#### Given exercise:
Among the lines below, keep only those from the one containing "found = [solid" through the one containing "cad_parts[node].hide_render = cad_parts[node].hide_viewport", and reproduce them exactly.

* Begin Task material *

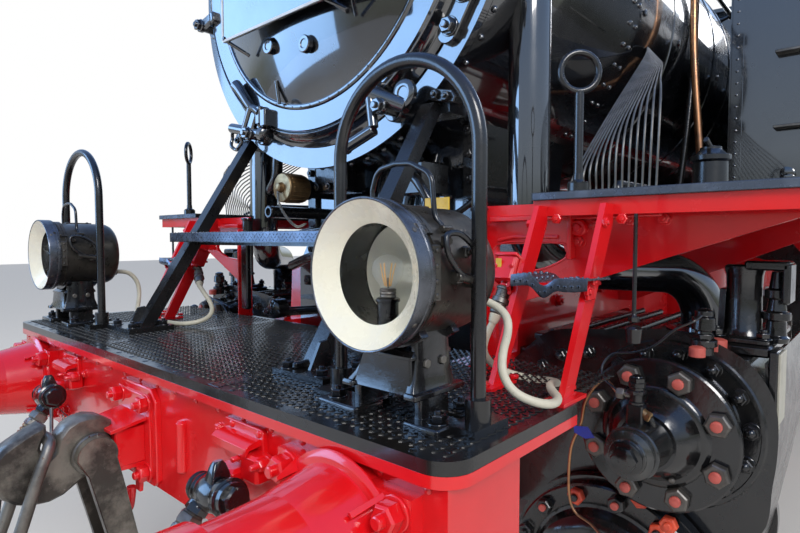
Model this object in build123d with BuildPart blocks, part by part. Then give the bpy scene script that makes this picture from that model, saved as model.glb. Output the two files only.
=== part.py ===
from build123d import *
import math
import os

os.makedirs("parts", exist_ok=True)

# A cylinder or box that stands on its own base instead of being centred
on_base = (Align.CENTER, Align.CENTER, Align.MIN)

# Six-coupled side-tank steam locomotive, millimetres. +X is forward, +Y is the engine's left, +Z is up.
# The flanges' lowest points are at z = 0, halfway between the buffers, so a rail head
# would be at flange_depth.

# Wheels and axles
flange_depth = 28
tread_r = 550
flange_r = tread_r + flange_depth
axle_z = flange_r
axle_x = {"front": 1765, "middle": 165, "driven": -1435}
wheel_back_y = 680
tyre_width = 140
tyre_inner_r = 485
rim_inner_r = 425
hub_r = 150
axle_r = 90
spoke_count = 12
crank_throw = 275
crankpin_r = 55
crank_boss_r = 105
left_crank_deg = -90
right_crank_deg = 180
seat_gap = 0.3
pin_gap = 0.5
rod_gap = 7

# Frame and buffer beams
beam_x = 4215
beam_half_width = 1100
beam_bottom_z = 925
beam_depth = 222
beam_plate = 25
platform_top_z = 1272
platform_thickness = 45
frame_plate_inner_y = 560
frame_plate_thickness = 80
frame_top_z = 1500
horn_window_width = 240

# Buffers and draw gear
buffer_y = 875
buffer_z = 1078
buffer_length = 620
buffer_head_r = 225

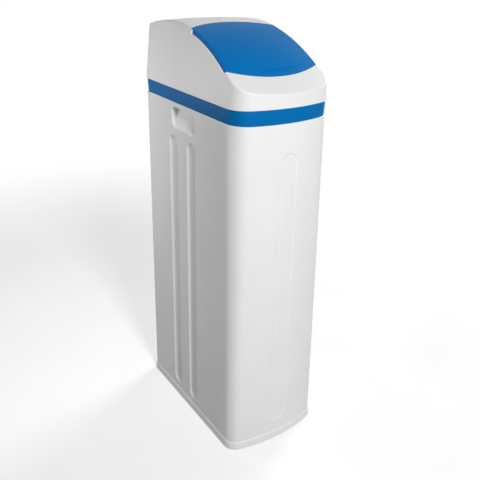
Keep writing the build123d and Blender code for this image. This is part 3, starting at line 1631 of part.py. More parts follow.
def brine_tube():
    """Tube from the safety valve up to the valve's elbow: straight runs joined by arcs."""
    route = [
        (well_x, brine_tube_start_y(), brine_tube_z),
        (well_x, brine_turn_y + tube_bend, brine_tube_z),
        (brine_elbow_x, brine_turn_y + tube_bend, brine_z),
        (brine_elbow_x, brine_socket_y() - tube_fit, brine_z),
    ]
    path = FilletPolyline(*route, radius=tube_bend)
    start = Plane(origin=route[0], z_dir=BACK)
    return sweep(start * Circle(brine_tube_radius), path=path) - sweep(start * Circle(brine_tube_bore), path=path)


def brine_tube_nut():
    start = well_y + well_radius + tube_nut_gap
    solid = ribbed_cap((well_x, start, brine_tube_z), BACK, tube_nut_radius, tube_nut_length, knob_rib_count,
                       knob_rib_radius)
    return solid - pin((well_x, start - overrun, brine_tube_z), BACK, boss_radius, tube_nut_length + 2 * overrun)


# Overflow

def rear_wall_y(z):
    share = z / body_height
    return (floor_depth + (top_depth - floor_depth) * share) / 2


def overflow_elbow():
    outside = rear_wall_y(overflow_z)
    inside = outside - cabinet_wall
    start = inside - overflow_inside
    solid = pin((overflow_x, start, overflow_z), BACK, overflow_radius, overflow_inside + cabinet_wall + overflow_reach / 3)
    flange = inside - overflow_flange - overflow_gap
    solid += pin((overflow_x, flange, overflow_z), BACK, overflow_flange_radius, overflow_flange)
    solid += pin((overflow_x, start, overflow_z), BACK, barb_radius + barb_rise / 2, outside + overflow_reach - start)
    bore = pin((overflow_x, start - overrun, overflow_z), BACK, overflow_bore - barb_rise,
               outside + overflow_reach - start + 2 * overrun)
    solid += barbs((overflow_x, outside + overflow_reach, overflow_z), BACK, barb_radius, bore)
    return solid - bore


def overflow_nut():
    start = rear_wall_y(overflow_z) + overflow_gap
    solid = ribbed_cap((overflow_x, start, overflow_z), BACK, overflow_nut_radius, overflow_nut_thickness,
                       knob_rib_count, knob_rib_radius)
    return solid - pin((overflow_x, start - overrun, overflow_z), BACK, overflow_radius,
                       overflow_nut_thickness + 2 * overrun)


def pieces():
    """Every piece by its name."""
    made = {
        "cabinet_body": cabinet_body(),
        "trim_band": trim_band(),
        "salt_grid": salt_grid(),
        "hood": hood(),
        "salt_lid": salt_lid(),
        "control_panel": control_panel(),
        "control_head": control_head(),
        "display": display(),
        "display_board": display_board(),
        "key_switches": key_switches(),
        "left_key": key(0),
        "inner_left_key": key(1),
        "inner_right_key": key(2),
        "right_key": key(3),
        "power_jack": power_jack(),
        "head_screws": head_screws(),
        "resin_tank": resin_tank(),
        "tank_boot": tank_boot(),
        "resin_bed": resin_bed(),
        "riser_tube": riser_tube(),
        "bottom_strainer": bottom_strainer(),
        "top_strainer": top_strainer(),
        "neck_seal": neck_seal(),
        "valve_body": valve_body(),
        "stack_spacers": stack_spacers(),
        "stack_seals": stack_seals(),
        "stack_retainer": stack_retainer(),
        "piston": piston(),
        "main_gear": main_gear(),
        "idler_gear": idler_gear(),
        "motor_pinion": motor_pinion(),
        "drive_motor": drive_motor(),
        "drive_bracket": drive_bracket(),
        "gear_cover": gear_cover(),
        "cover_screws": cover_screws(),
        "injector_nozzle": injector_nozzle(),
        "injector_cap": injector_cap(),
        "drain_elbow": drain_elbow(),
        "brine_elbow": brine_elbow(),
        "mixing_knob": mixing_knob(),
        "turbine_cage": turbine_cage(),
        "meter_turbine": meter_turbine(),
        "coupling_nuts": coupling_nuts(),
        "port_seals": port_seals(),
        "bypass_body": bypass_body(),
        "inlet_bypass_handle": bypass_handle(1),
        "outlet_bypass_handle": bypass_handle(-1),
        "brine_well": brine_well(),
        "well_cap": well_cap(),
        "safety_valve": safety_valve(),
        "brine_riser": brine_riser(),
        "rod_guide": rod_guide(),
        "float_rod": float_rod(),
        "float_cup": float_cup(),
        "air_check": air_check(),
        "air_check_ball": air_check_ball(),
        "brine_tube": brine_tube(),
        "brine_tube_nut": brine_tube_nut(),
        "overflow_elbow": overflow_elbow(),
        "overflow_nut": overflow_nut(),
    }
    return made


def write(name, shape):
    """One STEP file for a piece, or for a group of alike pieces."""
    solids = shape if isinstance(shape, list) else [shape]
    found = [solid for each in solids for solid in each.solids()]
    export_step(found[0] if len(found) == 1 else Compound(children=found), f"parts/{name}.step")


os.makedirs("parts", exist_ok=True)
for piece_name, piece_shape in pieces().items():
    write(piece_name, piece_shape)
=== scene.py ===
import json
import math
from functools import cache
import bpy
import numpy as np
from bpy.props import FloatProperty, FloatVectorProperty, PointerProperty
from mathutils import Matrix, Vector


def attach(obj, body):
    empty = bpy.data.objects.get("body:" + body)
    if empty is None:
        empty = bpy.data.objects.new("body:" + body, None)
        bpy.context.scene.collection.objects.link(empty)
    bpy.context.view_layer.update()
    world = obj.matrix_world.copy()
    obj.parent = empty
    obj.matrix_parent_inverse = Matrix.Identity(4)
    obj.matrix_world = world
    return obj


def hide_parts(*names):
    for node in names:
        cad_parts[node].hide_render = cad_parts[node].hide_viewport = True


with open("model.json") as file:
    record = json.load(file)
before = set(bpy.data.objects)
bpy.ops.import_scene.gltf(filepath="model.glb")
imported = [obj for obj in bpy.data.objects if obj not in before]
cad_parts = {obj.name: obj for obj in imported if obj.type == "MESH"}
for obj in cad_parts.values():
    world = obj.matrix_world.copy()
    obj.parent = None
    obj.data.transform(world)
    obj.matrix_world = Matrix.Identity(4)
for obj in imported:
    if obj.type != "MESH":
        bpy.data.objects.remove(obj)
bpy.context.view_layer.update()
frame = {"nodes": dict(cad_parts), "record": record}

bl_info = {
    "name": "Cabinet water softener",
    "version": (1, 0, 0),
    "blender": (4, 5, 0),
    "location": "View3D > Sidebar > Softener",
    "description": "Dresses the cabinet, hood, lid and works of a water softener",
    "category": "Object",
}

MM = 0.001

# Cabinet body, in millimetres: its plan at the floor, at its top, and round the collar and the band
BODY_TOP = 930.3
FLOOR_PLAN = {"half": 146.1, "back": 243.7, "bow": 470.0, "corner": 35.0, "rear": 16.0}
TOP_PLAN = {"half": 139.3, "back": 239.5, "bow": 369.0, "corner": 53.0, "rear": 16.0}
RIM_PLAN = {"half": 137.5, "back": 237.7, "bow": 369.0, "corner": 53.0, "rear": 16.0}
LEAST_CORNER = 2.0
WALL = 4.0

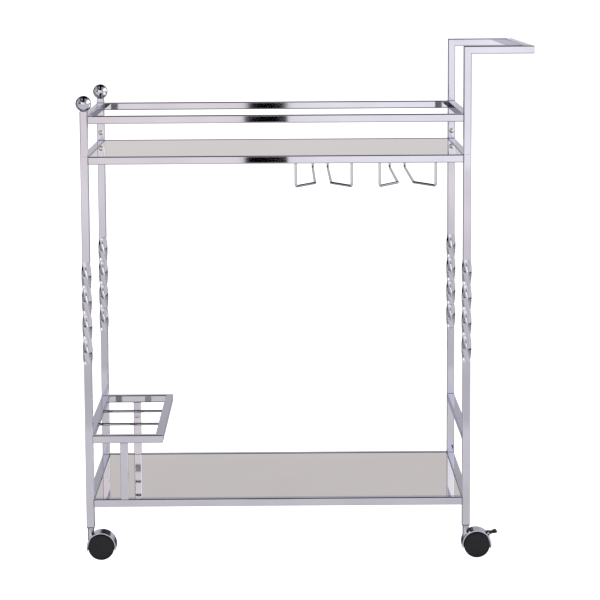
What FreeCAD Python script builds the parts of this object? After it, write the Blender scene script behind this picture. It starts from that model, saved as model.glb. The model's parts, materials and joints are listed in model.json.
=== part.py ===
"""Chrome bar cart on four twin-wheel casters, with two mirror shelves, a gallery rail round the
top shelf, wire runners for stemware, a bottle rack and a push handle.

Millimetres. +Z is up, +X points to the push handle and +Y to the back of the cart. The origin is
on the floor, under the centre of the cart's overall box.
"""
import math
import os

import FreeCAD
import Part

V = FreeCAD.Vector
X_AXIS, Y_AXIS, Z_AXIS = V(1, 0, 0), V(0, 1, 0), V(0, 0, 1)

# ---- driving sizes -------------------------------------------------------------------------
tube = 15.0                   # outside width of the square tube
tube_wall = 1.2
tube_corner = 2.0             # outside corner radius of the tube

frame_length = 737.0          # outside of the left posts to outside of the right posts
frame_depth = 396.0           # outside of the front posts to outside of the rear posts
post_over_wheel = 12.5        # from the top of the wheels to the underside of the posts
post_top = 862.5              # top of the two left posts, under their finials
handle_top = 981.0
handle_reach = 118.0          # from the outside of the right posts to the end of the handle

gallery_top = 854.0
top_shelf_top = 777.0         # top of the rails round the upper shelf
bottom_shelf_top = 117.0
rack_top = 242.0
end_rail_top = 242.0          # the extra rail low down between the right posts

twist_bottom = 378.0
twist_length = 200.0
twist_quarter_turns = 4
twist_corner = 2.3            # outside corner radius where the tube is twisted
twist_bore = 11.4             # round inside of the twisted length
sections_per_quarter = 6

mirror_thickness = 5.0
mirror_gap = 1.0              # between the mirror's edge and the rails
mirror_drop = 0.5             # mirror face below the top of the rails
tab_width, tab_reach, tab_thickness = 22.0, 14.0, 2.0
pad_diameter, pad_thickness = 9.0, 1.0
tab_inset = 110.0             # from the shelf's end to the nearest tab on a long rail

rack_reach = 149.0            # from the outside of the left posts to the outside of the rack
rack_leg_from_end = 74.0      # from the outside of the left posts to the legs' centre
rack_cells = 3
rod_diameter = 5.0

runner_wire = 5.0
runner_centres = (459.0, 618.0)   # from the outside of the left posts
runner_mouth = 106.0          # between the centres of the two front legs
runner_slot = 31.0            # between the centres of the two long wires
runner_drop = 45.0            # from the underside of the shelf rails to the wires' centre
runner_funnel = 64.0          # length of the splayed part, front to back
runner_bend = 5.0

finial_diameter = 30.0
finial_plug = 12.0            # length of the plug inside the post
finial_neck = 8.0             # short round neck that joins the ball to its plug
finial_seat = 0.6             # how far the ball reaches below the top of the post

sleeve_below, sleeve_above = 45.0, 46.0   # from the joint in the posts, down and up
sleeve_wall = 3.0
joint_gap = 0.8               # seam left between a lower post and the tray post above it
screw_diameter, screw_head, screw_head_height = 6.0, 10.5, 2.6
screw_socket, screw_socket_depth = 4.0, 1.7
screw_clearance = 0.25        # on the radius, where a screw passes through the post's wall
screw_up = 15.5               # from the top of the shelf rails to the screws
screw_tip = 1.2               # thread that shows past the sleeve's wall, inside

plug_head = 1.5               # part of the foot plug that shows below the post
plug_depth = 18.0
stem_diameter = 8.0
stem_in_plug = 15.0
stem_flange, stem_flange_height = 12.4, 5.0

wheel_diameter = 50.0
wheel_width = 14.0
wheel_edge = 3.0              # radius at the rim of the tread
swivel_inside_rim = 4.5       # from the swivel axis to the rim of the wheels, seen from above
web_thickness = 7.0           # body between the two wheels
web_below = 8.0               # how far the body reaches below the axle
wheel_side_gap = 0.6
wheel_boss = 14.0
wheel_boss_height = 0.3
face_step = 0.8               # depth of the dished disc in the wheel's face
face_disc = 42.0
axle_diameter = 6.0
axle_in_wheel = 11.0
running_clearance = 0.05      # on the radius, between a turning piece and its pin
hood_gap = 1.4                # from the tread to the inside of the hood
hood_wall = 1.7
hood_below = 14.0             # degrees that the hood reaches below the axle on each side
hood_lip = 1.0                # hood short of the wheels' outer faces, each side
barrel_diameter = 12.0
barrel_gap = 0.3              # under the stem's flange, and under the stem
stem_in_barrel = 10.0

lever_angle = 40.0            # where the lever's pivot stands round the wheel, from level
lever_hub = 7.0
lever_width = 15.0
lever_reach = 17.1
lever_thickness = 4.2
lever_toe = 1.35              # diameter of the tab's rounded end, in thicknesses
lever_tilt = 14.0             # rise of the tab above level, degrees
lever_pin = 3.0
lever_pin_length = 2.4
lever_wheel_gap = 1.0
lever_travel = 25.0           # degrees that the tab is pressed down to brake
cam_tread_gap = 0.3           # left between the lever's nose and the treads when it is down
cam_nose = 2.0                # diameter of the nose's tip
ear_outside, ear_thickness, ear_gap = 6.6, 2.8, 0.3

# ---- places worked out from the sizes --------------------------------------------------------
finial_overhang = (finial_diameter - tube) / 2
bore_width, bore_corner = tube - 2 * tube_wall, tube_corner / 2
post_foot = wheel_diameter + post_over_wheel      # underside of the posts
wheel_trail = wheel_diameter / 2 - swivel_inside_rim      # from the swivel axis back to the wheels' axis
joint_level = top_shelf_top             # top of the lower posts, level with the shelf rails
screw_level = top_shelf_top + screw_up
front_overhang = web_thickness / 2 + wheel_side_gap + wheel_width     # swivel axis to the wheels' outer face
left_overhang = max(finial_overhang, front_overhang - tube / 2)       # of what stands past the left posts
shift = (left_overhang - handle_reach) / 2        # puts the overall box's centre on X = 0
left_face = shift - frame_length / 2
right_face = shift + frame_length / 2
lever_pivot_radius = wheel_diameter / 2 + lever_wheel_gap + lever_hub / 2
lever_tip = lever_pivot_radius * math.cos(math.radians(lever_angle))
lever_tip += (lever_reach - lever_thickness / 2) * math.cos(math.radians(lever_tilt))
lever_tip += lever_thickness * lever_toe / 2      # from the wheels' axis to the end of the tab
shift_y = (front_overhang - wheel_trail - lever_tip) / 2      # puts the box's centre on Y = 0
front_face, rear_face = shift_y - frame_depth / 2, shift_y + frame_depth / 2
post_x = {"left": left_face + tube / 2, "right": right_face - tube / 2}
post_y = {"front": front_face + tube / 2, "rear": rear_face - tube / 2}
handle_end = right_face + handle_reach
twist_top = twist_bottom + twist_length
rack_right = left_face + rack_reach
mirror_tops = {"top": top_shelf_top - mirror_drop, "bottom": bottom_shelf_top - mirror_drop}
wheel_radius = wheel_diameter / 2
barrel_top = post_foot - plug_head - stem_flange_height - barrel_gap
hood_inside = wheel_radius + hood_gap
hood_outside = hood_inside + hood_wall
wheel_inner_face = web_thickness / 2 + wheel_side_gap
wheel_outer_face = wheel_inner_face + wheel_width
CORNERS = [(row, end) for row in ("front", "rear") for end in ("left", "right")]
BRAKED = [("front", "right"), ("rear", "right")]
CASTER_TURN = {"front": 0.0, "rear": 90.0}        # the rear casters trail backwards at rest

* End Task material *

#### Final answer:
    found = [solid for each in solids for solid in each.solids()]
    export_step(found[0] if len(found) == 1 else Compound(children=found), f"parts/{name}.step")


os.makedirs("parts", exist_ok=True)
for piece_name, piece_shape in pieces().items():
    write(piece_name, piece_shape)
=== scene.py ===
import json
import math
from functools import cache
import bpy
import numpy as np
from bpy.props import FloatProperty, FloatVectorProperty, PointerProperty
from mathutils import Matrix, Vector


def attach(obj, body):
    empty = bpy.data.objects.get("body:" + body)
    if empty is None:
        empty = bpy.data.objects.new("body:" + body, None)
        bpy.context.scene.collection.objects.link(empty)
    bpy.context.view_layer.update()
    world = obj.matrix_world.copy()
    obj.parent = empty
    obj.matrix_parent_inverse = Matrix.Identity(4)
    obj.matrix_world = world
    return obj


def hide_parts(*names):
    for node in names:
        cad_parts[node].hide_render = cad_parts[node].hide_viewport = True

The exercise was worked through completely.